One of the aspects of the counter terrorism efforts that the journalist was impressed by was one that I found to be deeply troubling. This was the NYPD Cricket group that consists of 12 teams and 200 Pakistani youth. The officer who coordinated the league stated that cricket is national pastime of Pakistan. Yet, cricket is also the sport in many Caribbean countries, so why the focus on Pakistani youth? Journalist stated that “Hundreds of Muslim immigrant parents have kids playing for the NYPD.” This is impressive to our journalist and media providers? This leaves me frustrated.
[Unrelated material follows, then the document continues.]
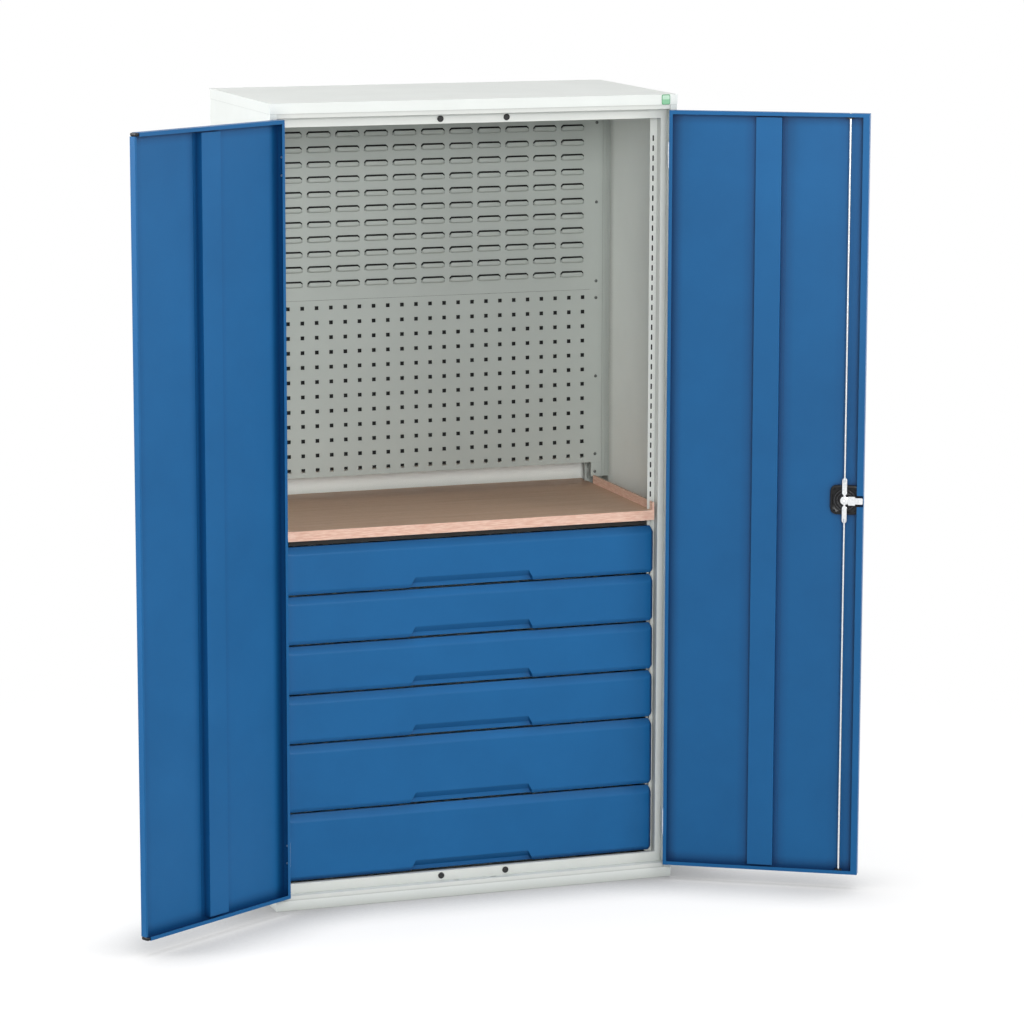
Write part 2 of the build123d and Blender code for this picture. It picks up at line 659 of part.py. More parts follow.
for number, (drawer_z, drawer_height) in enumerate(zip(DRAWER_Z, DRAWER_HEIGHTS), start=1):
    front_head = drawer_z + drawer_height - DRAWER_GAP
    outer_skin = front_shape(drawer_z, drawer_height - DRAWER_GAP, 0)
    inner_skin = front_shape(drawer_z, drawer_height - DRAWER_GAP, FRONT_SHEET)
    grip_lining = grip_shape(drawer_z, FRONT_SHEET)
    grip_hollow = grip_shape(drawer_z, 0)
    rim_y = (FRONT_BACK - FRONT_SHEET, FRONT_BACK)
    rim_half = FRONT_HALF_WIDTH - FRONT_RETURN
    with BuildPart() as drawer_front:
        add(outer_skin)
        add(inner_skin, mode=Mode.SUBTRACT)
        block((-FRONT_HALF_WIDTH, FRONT_HALF_WIDTH), rim_y, (drawer_z, front_head))
        block(
            (-rim_half, rim_half),
            rim_y,
            (drawer_z + FRONT_RETURN, front_head - FRONT_RETURN),
            mode=Mode.SUBTRACT,
        )
        add(grip_lining & outer_skin)
        add(grip_hollow, mode=Mode.SUBTRACT)
    drawer_front.part.label = f"drawer_{number}_front"
    export_step(drawer_front.part, f"parts/drawer_{number}_front.step")

    tray_foot = drawer_z + TRAY_LIFT
    tray_head = drawer_z + drawer_height - TRAY_HEADROOM
    with BuildPart() as drawer_tray:
        block((-TRAY_HALF_WIDTH, TRAY_HALF_WIDTH), (FRONT_BACK, TRAY_BACK), (tray_foot, tray_head))
        block(
            (-TRAY_HALF_WIDTH + SHEET, TRAY_HALF_WIDTH - SHEET),
            (FRONT_BACK + SHEET, TRAY_BACK - SHEET),
            (tray_foot + SHEET, tray_head),
            mode=Mode.SUBTRACT,
        )
    drawer_tray.part.label = f"drawer_{number}_tray"
    export_step(drawer_tray.part, f"parts/drawer_{number}_tray.step")

    runner_z = drawer_z + RUNNER_RISE
    runner_y = (RUNNER_FRONT, TRAY_BACK)
    with BuildPart() as tray_runners:
        channel(
            (TRAY_HALF_WIDTH, TRAY_HALF_WIDTH + RUNNER_SHEET),
            MIDDLE_WEB - RUNNER_SHEET / 2 - RUNNER_NEST,
            RUNNER_HALF_HEIGHT - 2 * RUNNER_NEST_STEP,
            runner_y,
            runner_z,
        )
        mirror(about=Plane.YZ)
    tray_runners.part.label = f"drawer_{number}_tray_runners"
    export_step(tray_runners.part, f"parts/drawer_{number}_tray_runners.step")

    with BuildPart() as middle_runners:
        channel(
            (MIDDLE_WEB - RUNNER_SHEET / 2, MIDDLE_WEB + RUNNER_SHEET / 2),
            RUNNER_WALL - RUNNER_NEST_STEP,
            RUNNER_HALF_HEIGHT - RUNNER_NEST_STEP,
            runner_y,
            runner_z,
        )
        mirror(about=Plane.YZ)
    middle_runners.part.label = f"drawer_{number}_middle_runners"
    export_step(middle_runners.part, f"parts/drawer_{number}_middle_runners.step")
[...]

Finally, this whole conversation about being “lucky” in catching the bomb that was in Times Square last year. That wasn’t because of the $3 billion training or technology, that was luck? So then how do we know any of this will actually ever work for reasons it’s been created? We just heard a 12 minute discussion and presentation on how this new approach is great and impressive, yet we are still holding onto luck. Again, I don’t feel any more safe after watching this segment.

I learned that the US and NYPD define terrorism in a very rigid and specific way. Terrorism is not connected to the number of rapes, domestic violence, or hate crimes that are committed often by US citizens towards and upon other US citizens. Oh the irony of it all! What would our society (at least in lower Manhattan) look like if these resources shifted to social issues and experiences that a larger group of people experience and are impacted by? What more are we willing to give up regarding privacy and safety for a city and government counter terrorism plan of action? We’ve learned that the Patriot Act has resulted in more arrests for drugs (over 1500) than for terrorism (15).

What are your thoughts about how counter terrorism efforts have been presented and shared in our communities? Are there other aspects that came up for you while reading and watching the clip? If you live outside NYC what are ways your communities have seen counter terrorism efforts? What are the advantages and challenges experienced?